Seven Dimensions has produced hundreds of videos including the Switch On Series for culture change and the children's animated series Finding My Magic with Cathy Freeman.

In 2012, with US comedienne Erin Brown, Ash devised and produced the Cutting Edge Communication Comedy Series, the Cutting Edge English Series and the Cutting Edge Success at Work Series. By 2016, she had produced 150 of the Cutting Edge videos.

From 2015 to 2020, Ash has produced 94 Insights & Strategies videos and over 150 microlearning videos.

===Film awards===

- 2019 Jewish International Film Festival – Audience Award: Best Documentary Film, Man On The Bus.
- 2019 Indie Fest Film Awards – Award of Excellence: Jewish, Award of Excellence: Documentary Feature, Award of Excellence: Editing, Award of Merit Special Mention: Viewer Impact: Entertainment Value, Award of Merit Special Mention: History / Biographical, Award of Merit Special Mention: On-Camera Talent (Eve Ash), Award of Merit Special Mention: Sound Editing / Sound Mixing, Award of Merit: Original Score (Man on The Bus by Cezary Skubiszewski), Man on the Bus.
- 2019 Accolade Global Film Competition Awards – Award of Excellence: Documentary Feature, Award of Excellence: On-Camera Talent, Award of Excellence: Women Filmmakers, Award of Merit Special Mention: History / Biographical, Award of Merit Special Mention: Original Score (Man on the Bus by Cezary Skubiszewski), Award of Merit Special Mention: Editing, Man On The Bus.
- 2019 Burbank International Film Festival – semi-finalist, Man On The Bus.
- 2019 Colorado International Film Festival – award winner, Man On The Bus.
- 2015 Best Shorts, Winner- Award of Recognition, Boosting Emotional Intelligence – Cutting Edge Communication Comedy Series, USA
- 2015 Accolade Global Film Competition, Winner - Awards of Merit, Boosting Emotional Intelligence – Cutting Edge Communication Comedy Series, USA
- 2011 Columbus International Film Festival, Certificate of Honorable Mention, Herpes: The Secret is Out, USA
- 2010 Nevada Film Festival, Silver Screen Award Winner, Finding My Magic, USA
- 2010 GIAA Festival ofShort Films & Videos, NY, Best Animation, Finding My Magic, USA
- 2010 Chris Awards, Columbus International Film Festival, Bronze Plaque, Finding My Magic, USA
- 2010 Questar Awards, Silver Award, Finding My Magic, USA
- 2003 US International Film & Video Festival, Gold Camera Award, Boomerang, USA

== Documentaries ==
Ash's latest documentary is the award-winning Man on The Bus, 2019, about her own family investigation into her parents’ holocaust experiences and her mother's secret that changes everything. Premiering in Australia at the Jewish International Film festival, and in Connecticut USA at the New Haven International Film festival and the Colorado Film Festival. It has won 15 awards including Award of Excellence: Documentary Feature at Accolade Global Film Competition Awards and Award of Excellence: Jewish at Indie Fest Film Awards.

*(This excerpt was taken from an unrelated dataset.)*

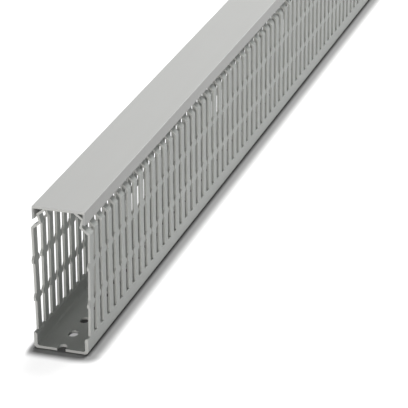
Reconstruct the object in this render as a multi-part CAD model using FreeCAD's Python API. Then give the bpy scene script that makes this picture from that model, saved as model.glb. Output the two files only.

Ash directed and produced an acclaimed documentary Shadow of Doubt, about the conviction of Tasmanian grandmother Susan Neill-Fraser for the murder of Bob Chappell. It won a CINE Golden Eagle award and was also nominated for Best Feature Documentary at the 2014 AACTA Awards. Eve's efforts to overturn Sue Neill-Fraser's conviction have generated considerable media publicity. Eve has continued to work on this case with former detective Colin McLaren through to 2018, and teaming up with cinematographer Tim Smart, and production company CJZ she has produced the TV series Undercurrent for the Seven Network.

== Books and writing ==
Ash and Rob Gerrand co-wrote Rewrite Your Life! and Rewrite Your Relationships! Published by Penguin Books. Ash is lead writer on people problems for business publication SmartCompany where over 500 of her blogs have been published since 2007.